Obama may have confused his deficit figures with his spending figures. Earlier he said that the projected deficit is “$2.2 trillion less than it would have been if we had the same policies in place when we came in.” But even that is disputed. It’s true that OMB projected a $7.1 trillion, 10-year deficit under Obama’s budget, and a $9.3 trillion deficit if current policies continued unchanged. That would amount to a $2.2 trillion improvement. But congressional budget experts don’t agree with that. CBO projects a $9.1 trillion deficit under Obama’s budget, and a $4.4 trillion deficit under current law. In other words, CBO figures Obama’s budget would make the deficit $4.5 trillion worse, not $2.2 trillion better.

U.S. vs. The Rest of the World

Obama exaggerated the discrepancy between U.S. and foreign health care costs:

Obama: And we know that we’re spending on average, we here in the United States are spending about $6,000 more than other advanced countries where they’re just as healthy.

In fact, the U.S. spends nearly $7,000 per person total, or nearly $2,500 more than the next highest-spending country, according to the most recent completed data from the Organisation for Economic Co-Operation and Development.

We contacted the Office of Management and Budget, where an official told us that Obama’s figure represents costs per family, not per person. Obama didn’t specify that, and the authoritative OECD figures on which he relied don’t offer a per-family cost. The OMB official said the administration multiplied the per-capita spending by 3.3 to get a family figure (roughly the average number of persons living in family households). This yields closer to an $8,000 difference than $6,000, however, so we’re still unsure of how Obama got his figure. In any case, using a per-family figure without identifying it as such is misleading, since millions of Americans live alone, and per-capita spending is the standard used for making such comparisons.

– by Lori Robertson, Brooks Jackson and Jess Henig

Sources

Committee for a Responsible Federal Budget. “Health Care and The Federal Budget.” Jul 2009.

Montgomery, Lori, and Shailagh Murray. “Budget Analyst Assails Cost of Congress’s Health-Care Proposals.” The Washington Post. 23 Jul 2009.

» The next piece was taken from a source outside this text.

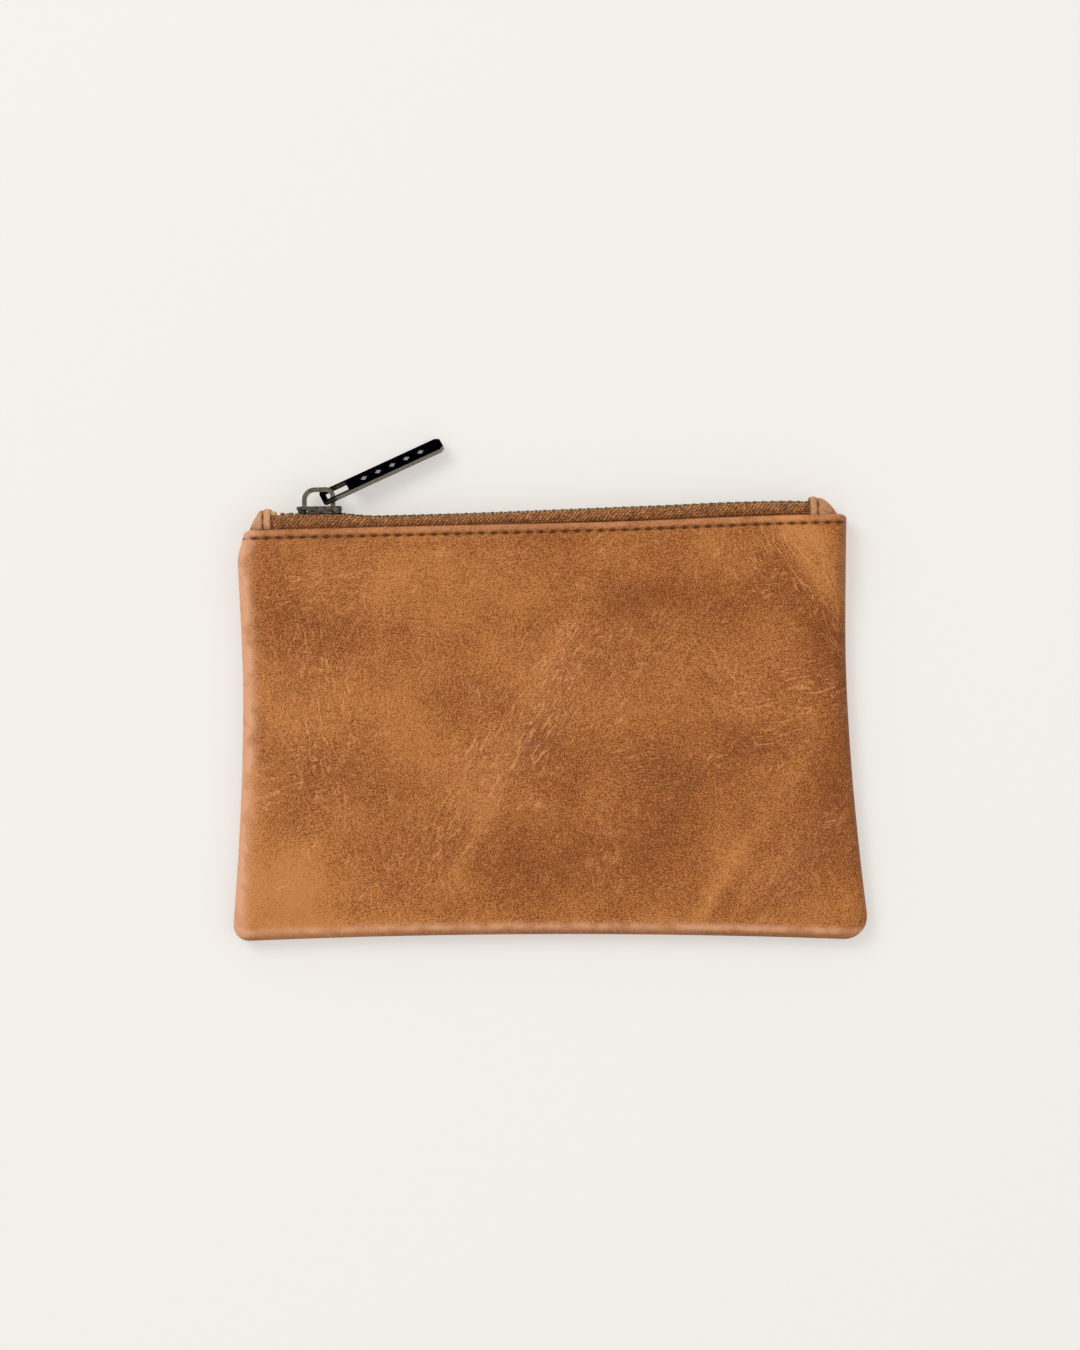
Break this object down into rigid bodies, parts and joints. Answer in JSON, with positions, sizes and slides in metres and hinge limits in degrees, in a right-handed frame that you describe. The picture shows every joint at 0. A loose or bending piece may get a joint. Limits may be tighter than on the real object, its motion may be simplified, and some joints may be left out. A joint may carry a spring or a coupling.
{
  "type": "zippered pouch",
  "caption": "Flat leather pouch, two panels seamed on three sides and lined, closed along the top by a metal-tooth zip with a slider, a bridge, a long flat puller and leather end tabs.",
  "frame": {"origin": "middle of the back panel's outer face, on the surface that the pouch lies on", "axes": "+X along the zip, +Y from the bottom seam towards the zip, +Z out of the front panel"},
  "size_m": [0.1708, 0.1378, 0.0102],
  "materials": {
    "leather": "pull-up, waxed",
    "leather_back": "pull-up, waxed",
    "tab_leather": "pull-up, waxed",
    "lining": "plain weave cotton",
    "zip_tape": "ribbed herringbone tape",
    "teeth": "antique brass",
    "stops": "antique brass",
    "gunmetal": "black nickel, polished",
    "thread": "waxed polyester thread"
  },
  "bodies": {
    "back_half": {"back_panel": "leather_back", "back_lining": "lining", "back_zip_tape": "zip_tape", "back_teeth": "teeth", "back_topstitch": "thread", "left_end_tab": "tab_leather", "right_end_tab": "tab_leather", "left_tab_stitch": "thread", "right_tab_stitch": "thread", "front_top_stop": "stops", "back_top_stop": "stops", "bottom_stop": "stops", "seam_thread": "thread"},
    "front_half": {"front_panel": "leather", "front_lining": "lining", "front_zip_tape": "zip_tape", "front_teeth": "teeth", "front_topstitch": "thread"},
    "slider": {"slider_body": "gunmetal", "slider_bridge": "gunmetal"},
    "puller": {"puller": "gunmetal"}
  },
  "joints": [
    {"name": "slider_slide", "type": "slide", "parent": "back_half", "child": "slider", "axis": [1, 0, 0], "range_m": [0, 0.124], "deforming": ["front_zip_tape", "back_zip_tape", "front_teeth", "back_teeth"]},
    {"name": "mouth_open", "type": "hinge", "parent": "back_half", "child": "front_half", "pos_m": [0, -0.0582, 0.0023], "axis": [1, 0, 0], "range_deg": [0, 12]},
    {"name": "puller_swing", "type": "hinge", "parent": "slider", "child": "puller", "pos_m": [-0.0582, 0.06475, 0.005], "axis": [0, 0, 1], "range_deg": [-21, 142]}
  ],
  "couplings": [
    {"joint": "mouth_open", "follows": "slider_slide", "rad_per_m": 1.688}
  ]
}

Congressional Budget Office. Letter to Rep. Charles B. Rangel. 17 Jul 2009.

Congressional Budget Office. Letter to Sen. Edward M. Kennedy. 2 Jul 2009.

Congressional Budget Office. Letter to Rep. Mike Crapo. 18 May 2009.

Congressional Budget Office. “Comparison of Projected Revenues, Outlays, and Deficits in CBO’s Baseline and CBO’s Estimate of the President’s Budget.” Jun 2009.

Office of Management and Budget. “Updated Summary Tables; Budget of the U.S. Government, Fiscal Year 2010.” May 2009.

Organisation for Economic Co-operation and Development. Health Data 2009 database. accessed 23 Jul 2009.

Hadley, Jack et al. “Covering the Uninsured in 2008: A Detailed Examination of Current Costs and Sources of Payment, and Incremental Costs of Expanding Coverage.” Kaiser Commission on Medicaid and the Uninsured. Aug. 2008.

Families USA. “Hidden Health Tax: Americans Pay a Premium.” May 2009.